Your Interior Is Cooking

Your Interior Is Cooking | Shine Supply

Your Interior Is Cooking

A car dashboard baking in the summer sun through the windshield.

Introduction

Everybody takes care of their paint in the summer. They wash it, they protect it, they keep it out of the sun when they can. Meanwhile the interior sits there and bakes, and nobody thinks about it until something cracks.

Park a car in the sun on a hot day and the inside climbs past 140 degrees. The dash is dark, flat, and sitting right under the glass, so it takes the worst of it. That happens every afternoon, all summer long, whether you drive the car or not.

In this blog we will cover what that heat is actually doing to your interior, how to protect it, and how to pick the right product for the finish you want.


Why Protecting Your Interior Matters

Heat and UV pull the moisture and oils out of your plastic, vinyl, and leather.

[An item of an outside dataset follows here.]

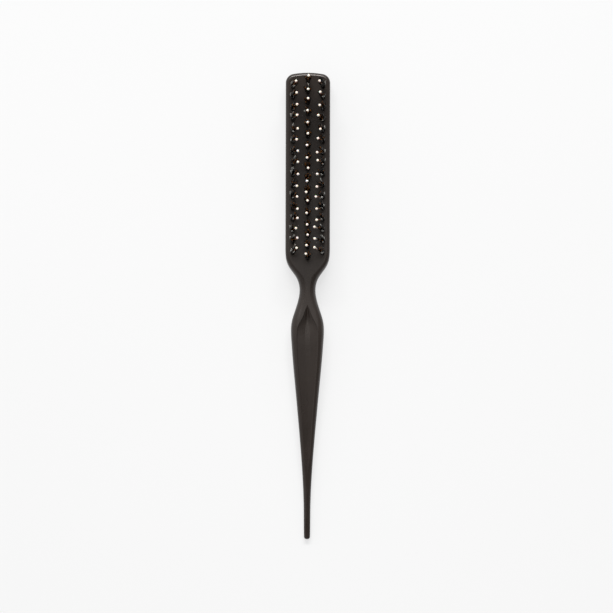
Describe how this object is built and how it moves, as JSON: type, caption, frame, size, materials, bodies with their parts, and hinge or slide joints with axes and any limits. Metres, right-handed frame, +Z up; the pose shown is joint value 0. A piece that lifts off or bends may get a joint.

As that happens, the material dries out. It fades, it gets stiff, and eventually it cracks.

You can actually watch it happen. That hazy film that keeps showing up on the inside of your windshield in the summer is coming off your dashboard. Your dash is drying out, and that haze is the proof.

Here is the part that makes this different from paint. Paint you can fix. Swirls, scratches, oxidation, you have a machine and a compound and you can bring it back. An interior does not work that way. Once a dash cracks or leather splits, there is no correction step. You are replacing the panel or reupholstering the seat, and anyone who has priced that out knows how that goes.

That is why everything here is preventive. There is no fixing it later.


How Dirty Is It, Really?

This decides where you start, and a lot of people skip a step they did not need or skip one they did.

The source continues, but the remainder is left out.